§ WRITTEN EXERCISE
Reproduce exactly the lines from the one containing "Continue the three.js" down to the one containing "0.422), (348, 0.43)]", including both of those lines, and nothing else.

§ LISTING
====

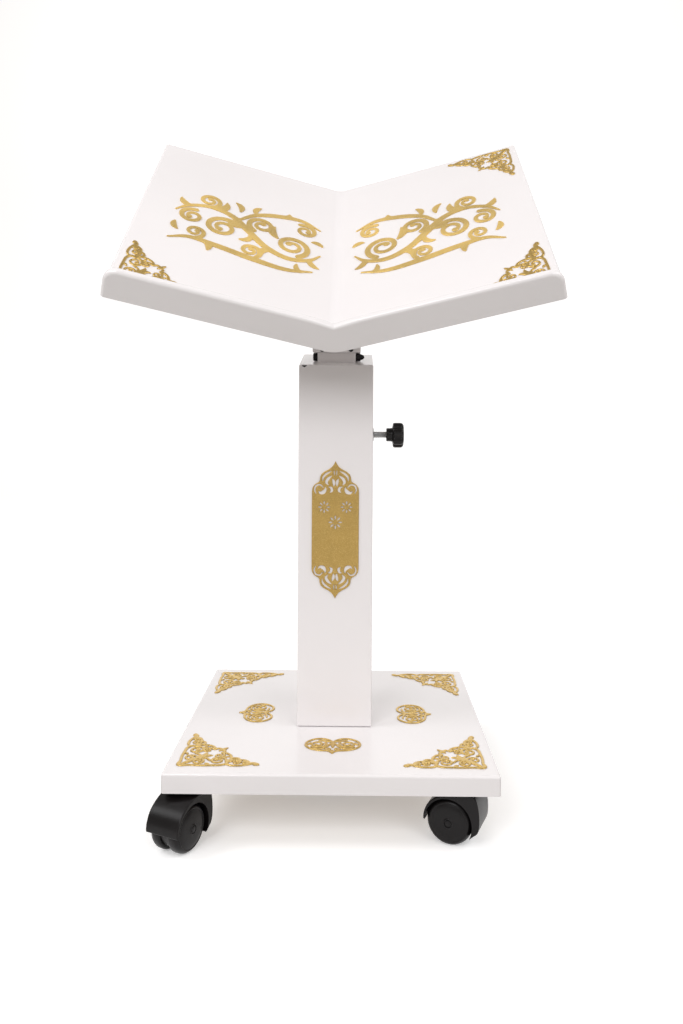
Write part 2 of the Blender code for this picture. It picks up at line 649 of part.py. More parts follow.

====

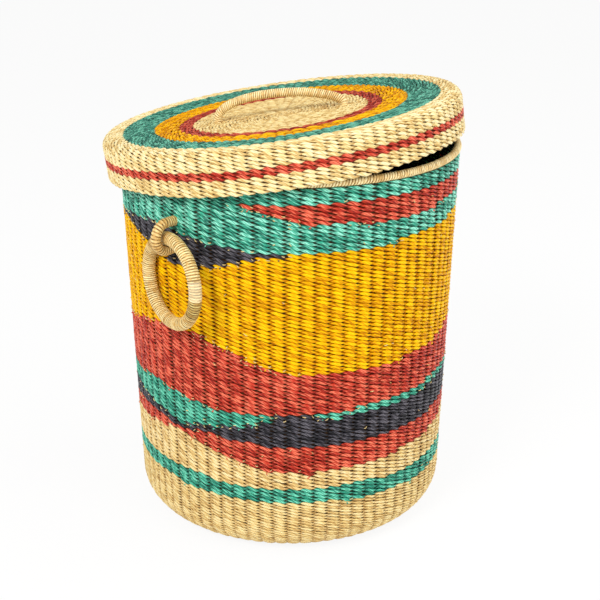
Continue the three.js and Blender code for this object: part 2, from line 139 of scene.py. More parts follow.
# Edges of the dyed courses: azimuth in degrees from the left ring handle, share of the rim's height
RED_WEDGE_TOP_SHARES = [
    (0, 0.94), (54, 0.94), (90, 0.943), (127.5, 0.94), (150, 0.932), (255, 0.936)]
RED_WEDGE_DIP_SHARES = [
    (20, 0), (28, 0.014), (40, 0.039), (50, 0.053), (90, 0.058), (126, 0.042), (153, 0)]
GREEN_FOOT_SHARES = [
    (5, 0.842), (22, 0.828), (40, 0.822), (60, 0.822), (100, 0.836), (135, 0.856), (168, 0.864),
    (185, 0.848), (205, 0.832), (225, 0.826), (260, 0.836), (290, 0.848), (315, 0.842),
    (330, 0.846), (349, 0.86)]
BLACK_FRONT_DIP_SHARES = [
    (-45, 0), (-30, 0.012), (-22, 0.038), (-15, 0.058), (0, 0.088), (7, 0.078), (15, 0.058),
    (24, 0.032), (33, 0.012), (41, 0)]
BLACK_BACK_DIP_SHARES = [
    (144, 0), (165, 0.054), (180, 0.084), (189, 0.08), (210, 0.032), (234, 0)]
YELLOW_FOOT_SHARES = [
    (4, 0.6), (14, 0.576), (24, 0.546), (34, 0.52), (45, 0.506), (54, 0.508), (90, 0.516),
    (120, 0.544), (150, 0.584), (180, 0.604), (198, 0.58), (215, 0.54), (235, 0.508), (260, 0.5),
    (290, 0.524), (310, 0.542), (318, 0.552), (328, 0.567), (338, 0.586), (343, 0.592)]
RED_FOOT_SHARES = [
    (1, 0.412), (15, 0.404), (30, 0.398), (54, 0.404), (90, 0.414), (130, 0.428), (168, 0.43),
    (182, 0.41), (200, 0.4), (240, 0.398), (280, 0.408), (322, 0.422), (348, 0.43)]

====

§ RESULT OF THIS TASK
Continue the three.js and Blender code for this object: part 2, from line 139 of scene.py. More parts follow.
# Edges of the dyed courses: azimuth in degrees from the left ring handle, share of the rim's height
RED_WEDGE_TOP_SHARES = [
    (0, 0.94), (54, 0.94), (90, 0.943), (127.5, 0.94), (150, 0.932), (255, 0.936)]
RED_WEDGE_DIP_SHARES = [
    (20, 0), (28, 0.014), (40, 0.039), (50, 0.053), (90, 0.058), (126, 0.042), (153, 0)]
GREEN_FOOT_SHARES = [
    (5, 0.842), (22, 0.828), (40, 0.822), (60, 0.822), (100, 0.836), (135, 0.856), (168, 0.864),
    (185, 0.848), (205, 0.832), (225, 0.826), (260, 0.836), (290, 0.848), (315, 0.842),
    (330, 0.846), (349, 0.86)]
BLACK_FRONT_DIP_SHARES = [
    (-45, 0), (-30, 0.012), (-22, 0.038), (-15, 0.058), (0, 0.088), (7, 0.078), (15, 0.058),
    (24, 0.032), (33, 0.012), (41, 0)]
BLACK_BACK_DIP_SHARES = [
    (144, 0), (165, 0.054), (180, 0.084), (189, 0.08), (210, 0.032), (234, 0)]
YELLOW_FOOT_SHARES = [
    (4, 0.6), (14, 0.576), (24, 0.546), (34, 0.52), (45, 0.506), (54, 0.508), (90, 0.516),
    (120, 0.544), (150, 0.584), (180, 0.604), (198, 0.58), (215, 0.54), (235, 0.508), (260, 0.5),
    (290, 0.524), (310, 0.542), (318, 0.552), (328, 0.567), (338, 0.586), (343, 0.592)]
RED_FOOT_SHARES = [
    (1, 0.412), (15, 0.404), (30, 0.398), (54, 0.404), (90, 0.414), (130, 0.428), (168, 0.43),
    (182, 0.41), (200, 0.4), (240, 0.398), (280, 0.408), (322, 0.422), (348, 0.43)]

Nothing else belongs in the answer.